While Stanton denied other requests made by Viacom for the search code that powers YouTube and Google Video on the grounds that Viacom had not made a sufficient showing of need for such records, he rejected Google’s arguments that turning over the large amount of viewer data would be unduly burdensome (given today’s cheap and convenient storage). Also rejecting Google’s “speculative privacy concerns,” the judge agreed with Viacom that, the “’login ID is an anonymous pseudonym that users create for themselves when they sign up with YouTube’ which without more ‘cannot identify specific individuals.’” The judge noted that Google–hoisted on its own petard–had elsewhere taken the position that IP addresses alone are not personally identifying:
We . . . are strong supporters of the idea that data protection laws should apply to any data that could identify you. The reality is though that in most cases, an IP address without additional information cannot.
The Electronic Frontier Foundation raises the valid question of whether the release of viewer data would violate the Video Privacy Protection Act (VPPA), passed in 1988 after a newspaper disclosed Supreme Court nominee Robert Bork’s video rental records during his controversial and abortive nomination. While Judge Stanton’s order dismisses this law as inapplicable in a footnote, EFF argues that the law does in fact apply because (i) the law covers “prerecorded video cassette tapes or similar audio visual materials,” which should include YouTube and (ii) some user names do identify users (e.g., “berinszoka”). If EFF is correct, the VPPA would preclude the kind of comprehensive data production ordered by Judge Stanton.

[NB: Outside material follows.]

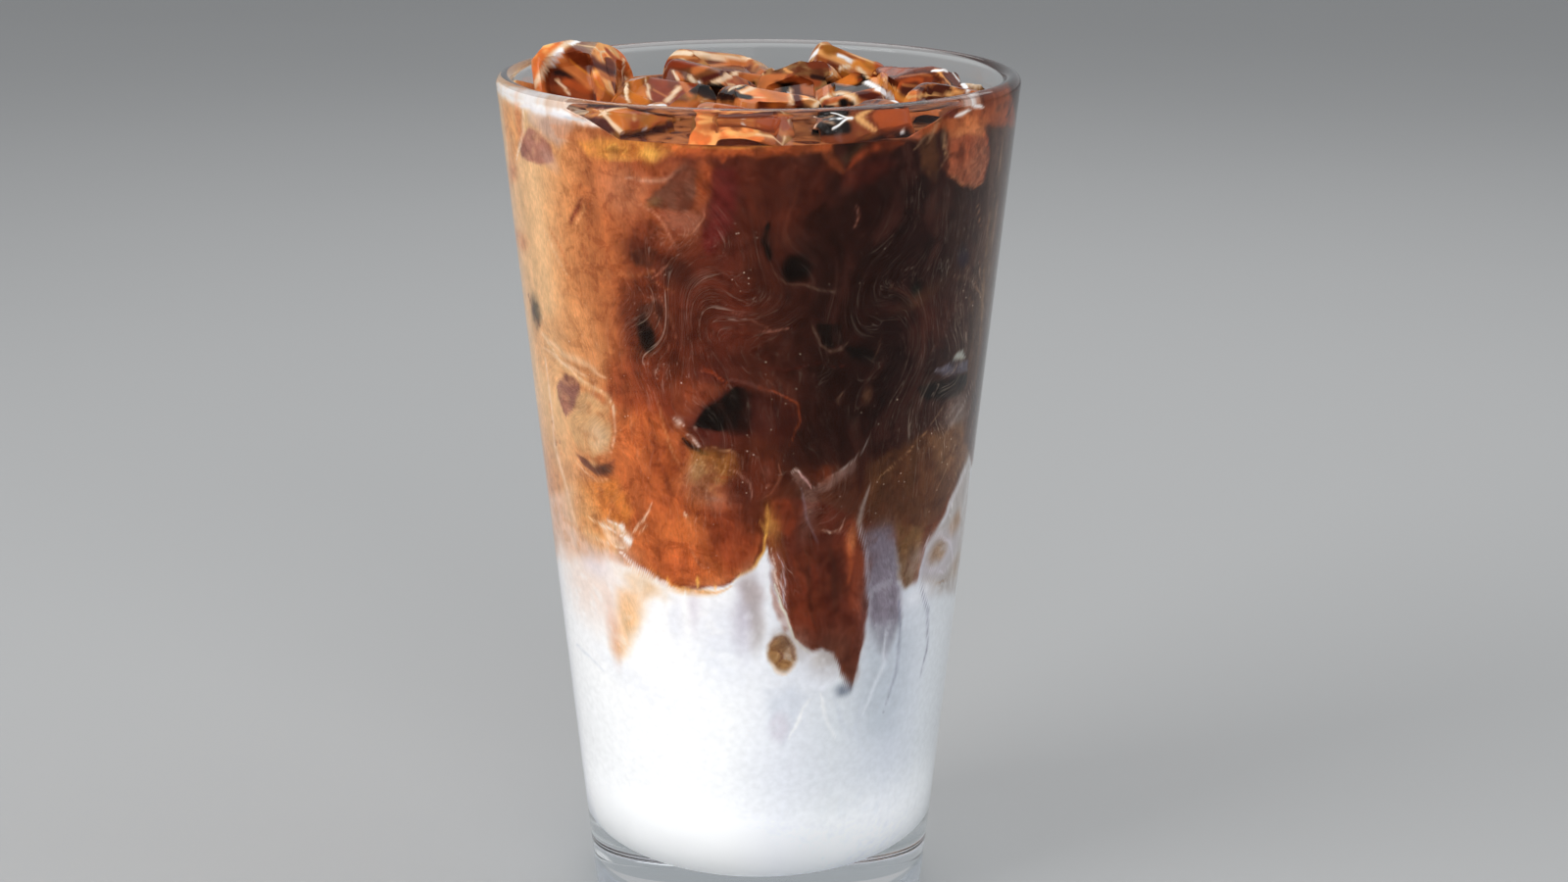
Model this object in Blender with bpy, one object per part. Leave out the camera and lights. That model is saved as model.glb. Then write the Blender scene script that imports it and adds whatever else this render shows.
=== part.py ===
"""An iced latte in a tapered mixing glass: milk below, coffee above, ice standing out of the coffee.

The glass is turned. The milk and the coffee are solids that meet at a wavy border of tongues,
and each ice cube sits in its own pocket in the coffee.
"""

import math

import bmesh
import bpy
from mathutils import Euler, Matrix, Vector

# Driving dimensions, in metres. The origin is the centre of the glass's foot.
HEIGHT = 0.149
RIM_RADIUS = 0.0445
FOOT_RADIUS = 0.030
WALL_AT_RIM = 0.0030
WALL_AT_FOOT = 0.0040
BASE_THICKNESS = 0.010
FLOOR_CURVE = 0.015
FOOT_ROUND = 0.0015
PUSH_UP_DEPTH = 0.0018
PUSH_UP_RADIUS = 0.022
PUSH_UP_SLOPE = 0.004
LEVEL = 0.1425
GAP = 0.0003
POCKET_GAP = 0.00045

# The ice is given in millimetres.
MM = 0.001

# How finely the round parts are cut.
GLASS_SEGMENTS = 64
DRINK_SEGMENTS = 48
ARC_STEPS = 6
ICE_CUTS = 3

# The border of milk and coffee: its mean height, and its tongues along the wall.
# Each tongue is an azimuth and a half-width in degrees, and its rise in metres. A tongue of
# coffee reaches down into the milk, so its rise is negative.
BORDER_HEIGHT = 0.066
TONGUES = (
    (-158, 12, 0.005),
    (-131, 9, -0.011),
    (-110, 9, 0.002),
    (-87, 6, 0.010),
    (-69, 9, -0.014),
    (-56, 6, 0.010),
    (-27, 10, 0.013),
    (-9, 9, -0.007),
    (22, 12, 0.006),
    (52, 10, -0.010),
    (84, 12, 0.008),
    (118, 10, -0.008),
    (150, 12, 0.006),
    (177, 9, -0.006),
)

# The tongues fade towards the axis, by this power of the share of the radius. The border is cut at
# these shares of it.
TONGUE_FADE = 1.5
BORDER_SHARES = (1.0, 0.82, 0.6, 0.35)

# An ice cube is square to this power. Each face is dished by this share of its half-size, and the
# dish is flat to this power.
ICE_SQUARENESS = 5.0
ICE_DISH = 0.36
ICE_DISH_FLATNESS = 4

# The ice cubes. Each has its place, its size and its turn. The place is the azimuth in degrees, and
# the distance from the axis and the height of the centre in millimetres. The size, in millimetres,
# runs towards the wall, along it and up. The turn, in degrees, is about the same three directions.
ICE = (
    # The tall lump at the left, which stands over the rim.
    ((168, 30.3, 143.0), (14, 17, 16), (28, 12, 8)),
    # The cube with the upright bar, in front of it.
    ((-153, 18.6, 141.0), (13, 13, 15), (-22, 18, 26)),
    # The back row, from left to right.
    ((104, 29.8, 139.5), (15, 17, 14), (8, -8, 6)),
    ((62, 30.2, 140.5), (13, 13, 15), (22, 14, 28)),
    ((24, 30.5, 139.5), (13, 16, 15), (-10, 10, -6)),
    # The middle of the heap.
    ((138, 13.0, 140.5), (13, 13, 14), (16, -12, 20)),
    ((54, 13.2, 141.0), (12, 12, 13), (-12, 20, 12)),
    ((-86, 14.2, 140.5), (13, 14, 13), (-14, -10, 16)),
    ((-17, 17.8, 140.8), (12, 12, 14), (16, -12, 14)),
    # The front row against the wall, from left to right.
    ((-156, 34.8, 136.6), (8, 12, 13), (8, 4, 4)),
    ((-131, 32.4, 138.8), (12, 12, 14), (10, 6, -8)),
    ((-96, 31.8, 138.8), (12, 15, 14), (-10, 8, 6)),
    ((-59, 31.2, 139.0), (13, 14, 14), (14, -8, -8)),
    ((-24, 32.8, 139.0), (12, 14, 15), (6, 6, 4)),
    # A chip at the right wall.
    ((-2, 36.3, 141.0), (5, 6, 10), (10, 8, 20)),
)


def clear_scene():
    """Removes every object that is in the file already."""
    for thing in list(bpy.data.objects):
        bpy.data.objects.remove(thing)


def material(name, colour, roughness, transmission=0.0, ior=1.45):
    """A Principled material with the part's own colour."""
    finish = bpy.data.materials.new(name)
    finish.use_nodes = True
    shader = finish.node_tree.nodes["Principled BSDF"]
    shader.inputs["Base Color"].default_value = (*colour, 1.0)
    shader.inputs["Roughness"].default_value = roughness
    shader.inputs["Metallic"].default_value = 0.0
    shader.inputs["Transmission Weight"].default_value = transmission
    shader.inputs["IOR"].default_value = ior
    return finish


def object_from(name, mesh, finish):
    """Turns a bmesh into a named, smooth object with outward faces, and returns it."""
    bmesh.ops.recalc_face_normals(mesh, faces=mesh.faces)
    data = bpy.data.meshes.new(name)
    mesh.to_mesh(data)
    mesh.free()
    data.materials.append(finish)
    data.shade_smooth()
    thing = bpy.data.objects.new(name, data)
    bpy.context.scene.collection.objects.link(thing)
    return thing


def outer_radius(height):
    """The glass's outside, a straight taper from foot to rim."""
    return FOOT_RADIUS + (RIM_RADIUS - FOOT_RADIUS) * height / HEIGHT


def inner_radius(height):
    """The glass's inside, whose wall thins from the foot to the rim."""
    wall = WALL_AT_FOOT + (WALL_AT_RIM - WALL_AT_FOOT) * height / HEIGHT
    return outer_radius(height) - wall


def arc(centre, radius, start, end):
    """Points on an arc about (radius, height), its angles in degrees, both ends included."""
    turns = [start + (end - start) * step / ARC_STEPS for step in range(ARC_STEPS + 1)]
    return [
        (
            centre[0] + radius * math.cos(math.radians(turn)),
            centre[1] + radius * math.sin(math.radians(turn)),
        )
        for turn in turns
    ]


def bowl_profile(inset):
    """The inside of the glass from the axis out to where its wall runs straight, inset into the hollow."""
    curve_top = BASE_THICKNESS + FLOOR_CURVE
    radius = FLOOR_CURVE - inset
    centre = (inner_radius(curve_top) - FLOOR_CURVE, curve_top)
    return [(0.0, BASE_THICKNESS + inset)] + arc(centre, radius, -90, 0)


def glass_profile():
    """The wall's section: up the inside, over the rim, down the outside and back under the foot."""
    lip = WALL_AT_RIM / 2
    lip_centre = (RIM_RADIUS - lip, HEIGHT - lip)
    foot_centre = (outer_radius(FOOT_ROUND) - FOOT_ROUND, FOOT_ROUND)
    under = [(PUSH_UP_RADIUS, 0.0), (PUSH_UP_RADIUS - PUSH_UP_SLOPE, PUSH_UP_DEPTH), (0.0, PUSH_UP_DEPTH)]
    return bowl_profile(0.0) + arc(lip_centre, lip, 180, 0) + arc(foot_centre, FOOT_ROUND, 0, -90) + under


def make_glass(finish):
    """The mixing glass, its section turned about Z by a Screw modifier."""
    mesh = bmesh.new()
    points = [mesh.verts.new((radius, 0.0, height)) for radius, height in glass_profile()]
    for first, second in zip(points, points[1:]):
        mesh.edges.new((first, second))
    thing = object_from("glass", mesh, finish)
    turn = thing.modifiers.new("turn", "SCREW")
    turn.steps = GLASS_SEGMENTS
    turn.render_steps = GLASS_SEGMENTS
    turn.use_merge_vertices = True
    turn.merge_threshold = 0.00001
    turn.use_smooth_shade = True
    return thing


def border_height(share, azimuth):
    """The height of the border of milk and coffee, at a share of the radius and an azimuth in degrees."""
    rise = 0.0
    for centre, width, height in TONGUES:
        away = (azimuth - centre + 180) % 360 - 180
        rise += height * math.exp(-((away / width) ** 2))
    return BORDER_HEIGHT + rise * share**TONGUE_FADE


def turned_solid(profile_at):
    """A closed bmesh through one section for each azimuth, whose first and last points are on the axis."""
    mesh = bmesh.new()
    azimuths = [360 * step / DRINK_SEGMENTS - 180 for step in range(DRINK_SEGMENTS)]
    sections = [profile_at(azimuth) for azimuth in azimuths]
    first = mesh.verts.new((0.0, 0.0, sections[0][0][1]))
    last = mesh.verts.new((0.0, 0.0, sections[0][-1][1]))
    columns = []
    for azimuth, section in zip(azimuths, sections):
        x, y = math.cos(math.radians(azimuth)), math.sin(math.radians(azimuth))
        columns.append([mesh.verts.new((radius * x, radius * y, height)) for radius, height in section[1:-1]])
    for left, right in zip(columns, columns[1:] + columns[:1]):
        mesh.faces.new((first, right[0], left[0]))
        mesh.faces.new((last, left[-1], right[-1]))
        for step in range(len(left) - 1):
            mesh.faces.new((left[step], right[step], right[step + 1], left[step + 1]))
    bmesh.ops.triangulate(mesh, faces=[face for face in mesh.faces if len(face.verts) == 4])
    return mesh


def milk_section(azimuth):
    """The milk's section: out along the glass's floor, up its wall and in along the border."""
    section = bowl_profile(GAP)
    for share in BORDER_SHARES:
        height = border_height(share, azimuth)
        section.append((share * (inner_radius(height) - GAP), height))
    return section + [(0.0, BORDER_HEIGHT)]


def coffee_section(azimuth):
    """The coffee's section: out along the border, up the wall to the level and in along the surface."""
    section = [(0.0, BORDER_HEIGHT + GAP)]
    for share in reversed(BORDER_SHARES):
        height = border_height(share, azimuth)
        section.append((share * (inner_radius(height) - GAP), height + GAP))
    return section + [(inner_radius(LEVEL) - GAP, LEVEL), (0.0, LEVEL)]


def melted(corner):
    """A point of a cube of half-size 1, with its edges rounded and its faces dished."""
    power = ICE_SQUARENESS
    length = sum(abs(value) ** power for value in corner) ** (1 / power)
    point = Vector(corner) * 2 ** (1 / power) / length
    for axis in range(3):
        on_this_face = abs(corner[axis]) > 1 - 1e-6
        if on_this_face:
            across, along = corner[axis - 1], corner[axis - 2]
            bowl = (1 - across**ICE_DISH_FLATNESS) * (1 - along**ICE_DISH_FLATNESS)
            point[axis] *= 1 - ICE_DISH * bowl
    return point


def ice_cube(name, place, finish, grow=0.0):
    """A melted cube at its place. Grown along its normals, it is the pocket that it sits in."""
    (azimuth, distance, height), size, turn = place
    mesh = bmesh.new()
    bmesh.ops.create_cube(mesh, size=2.0)
    bmesh.ops.subdivide_edges(mesh, edges=mesh.edges[:], cuts=ICE_CUTS, use_grid_fill=True)
    half = Matrix.Diagonal([side * MM / 2 for side in size])
    turned = Euler([math.radians(angle) for angle in turn]).to_matrix()
    about_axis = Matrix.Rotation(math.radians(azimuth), 3, "Z")
    centre = Vector((distance * MM, 0.0, height * MM))
    for vertex in mesh.verts:
        vertex.co = about_axis @ (turned @ half @ melted(vertex.co) + centre)
    bmesh.ops.triangulate(mesh, faces=mesh.faces, quad_method="FIXED")
    mesh.normal_update()
    for vertex, normal in [(vertex, vertex.normal.copy()) for vertex in mesh.verts]:
        vertex.co += normal * grow
    return object_from(name, mesh, finish)


def make_coffee(finish):
    """The coffee, with a pocket cut round each ice cube."""
    coffee = object_from("coffee", turned_solid(coffee_section), finish)
    for number, place in enumerate(ICE, 1):
        pocket = ice_cube(f"pocket_{number:02d}", place, finish, grow=POCKET_GAP)
        pocket.hide_render = True
        pocket.display_type = "WIRE"
        cut = coffee.modifiers.new(pocket.name, "BOOLEAN")
        cut.operation = "DIFFERENCE"
        cut.object = pocket
    return coffee


def main():
    """Builds the glass, the milk, the coffee and the ice."""
    clear_scene()
    make_glass(material("clear_glass", (0.95, 0.97, 0.97), 0.02, transmission=1.0, ior=1.5))
    object_from("milk", turned_solid(milk_section), material("milk", (0.90, 0.90, 0.92), 0.30))
    make_coffee(material("coffee", (0.27, 0.09, 0.03), 0.18))
    ice_finish = material("ice", (0.62, 0.30, 0.12), 0.08, transmission=0.5, ior=1.31)
    for number, place in enumerate(ICE, 1):
        ice_cube(f"ice_{number:02d}", place, ice_finish)


main()
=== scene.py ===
"""Dresses the packed iced latte: clear glass, milk and coffee with their swirls, and coated ice.

Every piece is a surface worked out with numpy as whole arrays. Lengths are metres unless a name or
a docstring says millimetres. Azimuths are degrees about +Z, and the photographed side is at -90.
"""

import itertools
import logging
import math
from dataclasses import dataclass, field
from enum import Enum, IntEnum
from typing import ClassVar, Sequence

import bpy
import numpy as np
from mathutils import Euler, Matrix, Vector


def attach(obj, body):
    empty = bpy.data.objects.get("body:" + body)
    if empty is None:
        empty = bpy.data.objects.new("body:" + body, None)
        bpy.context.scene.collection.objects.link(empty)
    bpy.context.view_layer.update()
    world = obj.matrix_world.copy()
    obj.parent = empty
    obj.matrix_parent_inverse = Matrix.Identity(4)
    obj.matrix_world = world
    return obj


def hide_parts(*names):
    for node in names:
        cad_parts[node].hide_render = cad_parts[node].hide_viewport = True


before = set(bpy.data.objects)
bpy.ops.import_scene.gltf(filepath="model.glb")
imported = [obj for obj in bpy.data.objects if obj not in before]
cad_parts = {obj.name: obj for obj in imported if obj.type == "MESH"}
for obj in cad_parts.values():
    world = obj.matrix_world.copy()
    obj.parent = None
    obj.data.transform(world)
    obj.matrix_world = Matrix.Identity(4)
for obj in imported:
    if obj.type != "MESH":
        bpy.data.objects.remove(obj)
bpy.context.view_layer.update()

LOG = logging.getLogger("iced_latte")

MM = 0.001
BODY = "root"
SHARP_ANGLE = 50.0
HALF_TURN = 180.0
FULL_TURN = 360.0
FAR = 1e9
TINY = 1e-9
TABLE_SIZE = 4096
TABLE_PRIMES = (73856093, 19349663, 83492791)
TINT = "Tint"
THREADS = "Threads"
FLOW = "Flow"

Array = np.ndarray
Node = bpy.types.Node
Socket = bpy.types.NodeSocket
Thing = bpy.types.Object
Colour = tuple[float, float, float, float]
Pair = tuple[float, float]
Triple = tuple[float, float, float]


class Seed(IntEnum):
    """The seeds of the noises and the draws. A cube of ice adds its number to its own."""

    WASH = 7
    BACK_MARKS = 23
    SIDEWAYS = 27
    UPWARDS = 37
    FILM = 41
    ACROSS = 47
    ALONG = 57
    THREADS = 67
    STREAKS = 77
    SPOTS = 87
    VEILS = 92
    THIN_SPOTS = 97
    BORDER = 102
    ICE_BOWLS = 100
    ICE_GRAIN = 200
    ICE_BLOTCHES = 300
    ICE_VEINS = 400
    ICE_EDGES = 500
    STROKES = 610
    CHIP_TONES = 700
    HOLLOWS = 800
    CHIPS = 900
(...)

Whether EFF is correct as a legal matter, this is certainly the kind of question privacy advocates should ask. Those of us who argue that government should generally address concerns about user privacy by enforcing privacy policies (rather than dictating to companies how they should treat data through regulation) must be especially vigilant whenever the government forces companies to turn over potentially identifying user data, either to other companies in lawsuits such as this one or to law enforcement, lest the threat of the real “Big Brother” (government) completely obscure the fact that companies like Google live and die by their reputation, and thus have strong incentives to protect user privacy.
But Arrington is not engaging in such thoughtful analysis, merely name-calling:
I can understand why Judge Stanton, who graduated from law school in 1955, may be completely and utterly clueless when it comes to online video services. But perhaps one of his bright young clerks or interns could have told him that (1) handing over user names and a list of videos they’ve watched to a highly litigious copyright holder is extremely likely to result in lawsuits against those users that have watched copyrighted content on YouTube, and (2) YouTube’s source code is about as valuable as the hard drive it would be delivered on, since the core Flash technology is owned by Adobe and there are countless YouTube clones out there, most of which offer higher quality video. … Judge Stanton doesn’t seem to care much about [the the Video Privacy Protection Act] for now. And he clearly doesn’t understand that far more data is being transferred than is necessary to comply with Viacom’s core stated concern, which is to understand the popularity of copyright infringing v. non-infringing material. Viacom has asked for far more data than that, and there’s only one use for that data: to sue individual users (or shake them down via the threat of lawsuit, which has been perfected by the RIAA) who have watched a few music videos or television shows on YouTube. I say this with the utmost respect, but Judge Stanton is a moron. And Google simply cannot hand this data over without facing a class action lawsuit of staggering proportions.
Is Arrington unfamiliar with the concept of a protective order? A standard feature of any major lawsuit, protective orders allow parties to limit use of sensitive information they may be required to provide in the “discovery” process during litigation. In this case, the protective order grants access to the viewership data Google is required to provide to a very limited number of individuals on plaintiffs’ litigation team, requires that they “maintain that information … in confidence and use it only for the purposes of this litigation.” Thus, as noted by CNET, the viewership records could not be used in copyright infringement lawsuits against users, such as those pursued by the Recording Industry Association.
For those interested, here is the most recent protective order in the case (see paragraphs 3 and 10):
Of course, there is always the possibility that such records, once released, might be accidentally disclosed–though the fact that the plaintiffs in this case are subject to criminal sanctions for violation of the protective order does create a rather strong incentive for them to avoid such disclosures. (EFF provides the example of 2006 “AOL search data scandal.”) Accidental disclosure–or hacking–certainly is a valid concern. Indeed, this exactly the kind of concern that always weighs in the balance when courts make decisions about whether to order the production of documents. In this particular case, Stanton noted, in rejecting Viacom’s demands for the YouTube and Google Video search code, that “the protections set forth in the stipulated confidentiality order are careful and extensive, but nevertheless not as safe as nondisclosure.” That is, Viacom had not shown sufficient need for the search code to overcome the risk of accidental disclosure–while he reached the opposite conclusion on viewership records.
The real question here is a difficult one of balancing the plaintiff’s need for certain data to make its case against concerns about sensitivity of the data at issue. Such questions are highly fact-dependent and it is always difficult for those outside the case to evaluate the claims, since we lack all the key details, many of which has been redacted from court filings.
Setting aside (but not trivializing) EFF’s arguments about the VPPA, the most one can say here is that Google’s response–to request that Viacom “respect users’ privacy and allow us to anonymize the logs before producing them under the court’s order”–seems eminently reasonable, at least from the outside. Certainly such a solution would set a valuable precedent for future disclosures that would allow plaintiffs like Viacom access to data where necessary while minimizing the risks to users’ privacy. Such a solution would be akin to the March 2006 court order that required Google to disclose only a sample of Google’s search index, rather than individual user search terms, in response to the Justice Department’s broader demands for data it said it needed to test software intended to block access to child pornography.